For survivors, it suggests that our institution doesn’t guarantee basic safety or try to fight for or alongside you when you are harmed under its watch. It’s another powerful reminder of how, too often, we prove too willing to set everything — career paths, ambitions, entire lives — on fire to shelter renowned figures; renowned white men, in particular.
Yet among all the disturbing allegations, amid the descriptions of harassment-themed brunches and retaliatory blacklisting, one detail stands out. High-level Harvard affiliates — including a Title IX Coordinator, a department chair, and the Faculty of Arts and Sciences’ Dean for Faculty Affairs and Planning — allegedly encouraged the complainants to talk to the press, not University investigators, if they wanted to see results. In the words of the lawsuit, faculty and administration members alike consistently relayed the same twisted message: “Only a public article” would give Harvard “cover to take action” against Comaroff.
That paradigm is beyond shameful. For one, it forces complainants going through scarring events to publicly reopen their wounds for the press, exposing them to public scrutiny. More egregiously, it subcontracts a crucial university duty to nearby newsrooms — including The Crimson, as noted in the lawsuit.

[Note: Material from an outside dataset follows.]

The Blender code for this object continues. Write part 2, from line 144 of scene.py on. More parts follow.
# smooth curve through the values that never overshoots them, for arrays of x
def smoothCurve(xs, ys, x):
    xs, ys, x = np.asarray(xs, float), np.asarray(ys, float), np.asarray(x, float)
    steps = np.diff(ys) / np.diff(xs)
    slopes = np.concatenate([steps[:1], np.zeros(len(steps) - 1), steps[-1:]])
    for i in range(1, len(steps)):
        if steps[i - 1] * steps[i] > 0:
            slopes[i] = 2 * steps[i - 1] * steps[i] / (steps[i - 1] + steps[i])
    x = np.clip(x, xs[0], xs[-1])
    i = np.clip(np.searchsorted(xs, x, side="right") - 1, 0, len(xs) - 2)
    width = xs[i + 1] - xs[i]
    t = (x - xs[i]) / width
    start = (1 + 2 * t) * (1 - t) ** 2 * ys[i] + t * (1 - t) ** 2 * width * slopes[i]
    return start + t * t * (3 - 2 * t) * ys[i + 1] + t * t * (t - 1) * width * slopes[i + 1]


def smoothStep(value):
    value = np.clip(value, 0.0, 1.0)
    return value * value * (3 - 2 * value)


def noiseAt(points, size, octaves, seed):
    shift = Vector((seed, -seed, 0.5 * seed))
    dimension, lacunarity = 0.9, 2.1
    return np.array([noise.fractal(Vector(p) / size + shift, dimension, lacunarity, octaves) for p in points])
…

We closely follow, and certainly respect, the invaluable work done by our peers on the news side of the aisle. They have proved, over the years, their personal tenacity and professional commitment to collegiate journalism. But they are still — we are still — collegiate journalists: full-time, sleep-deprived undergraduates with overdue assignments and limited experience. Our reporters are not professional sexual harassment investigators or mediators. We are not, and we cannot be, a replacement for Title IX or other institutional complaint processes.
And yet, according to one of Harvard’s own Title IX Coordinators, that’s exactly what we’ve become.
The affiliates’ insulting, arguably well-meaning advice proved accurate. Within months of The Crimson’s story on Comaroff, the University placed him on paid administrative leave. Earlier this year, after decades of allegations, Comaroff finally paid a definitive, if temporary, professional price for the accusations levied against him. Talking to the press worked where institutional recourse had repeatedly failed.
That truth should haunt reporters and students alike. The advice given to Comaroff’s accusers underscores the extent to which the University, or at least the people who embody its power, know that complainants will face massive cultural and institutional barriers to being heard. If the lawsuit’s allegations prove true, the University’s reporting system would be exposed as borderline farcical — a courtroom where the judge, in an embarrassing sidebar, encourages plaintiffs to take justice into their own hands or accept defeat.
The rot — the permissiveness, the knowing inability to help — runs deep. Tweaking current guidelines and broken systems won’t fix that. Letting the fox guard the henhouse won’t work. We need, we demand, radical change.
Third-party arbitration for discrimination and sexual harassment complaints offers us the best shot at achieving it. Graduate students, particularly members of the Harvard Graduate Students Union-United Automobile Workers, have championed the measure for years. It is no coincidence that all of the complainants have publicly boosted the union in the aftermath of the complaint.
Graduate students and their union know what Harvard faculty and administrators seemingly don’t: that those who regulate adequate behavior can’t have incentives to look the other way. Even if we ignored the lawsuit and its allegations (we shouldn’t), the public, aggressive faculty response to the incident alone shows the tendency of like to protect like in a dangerous, harmful way. Comaroff reminds us that asking a powerful institution to police itself, particularly when its reputation is at stake, is absurd. Only independent arbitration can change that.
Students experiencing sexual assault face daunting barriers to getting justice. According to the lawsuit, Harvard’s sexual harassment guidelines are failing them, repeatedly, and to some degree knowingly, exacerbating mistrust in the effectiveness of Title IX and institutional resorts and ensuring that more choose, out of a lack of better options, to remain silent. For that, for those who found no justice through official channels that know themselves to be dysfunctional, we are furious. You — faculty, students, and graduate instructors alike — should be, too.
We unambiguously stand with survivors; we support, and will support, their struggle for justice in any way we can. But we cannot be Harvard’s only real sexual harassment recourse; independent, non-Harvard arbitration must fill that void.
This staff editorial solely represents the majority view of The Crimson Editorial Board. It is the product of discussions at regular Editorial Board meetings. In order to ensure the impartiality of our journalism, Crimson editors who choose to opine and vote at these meetings are not involved in the reporting of articles on similar topics.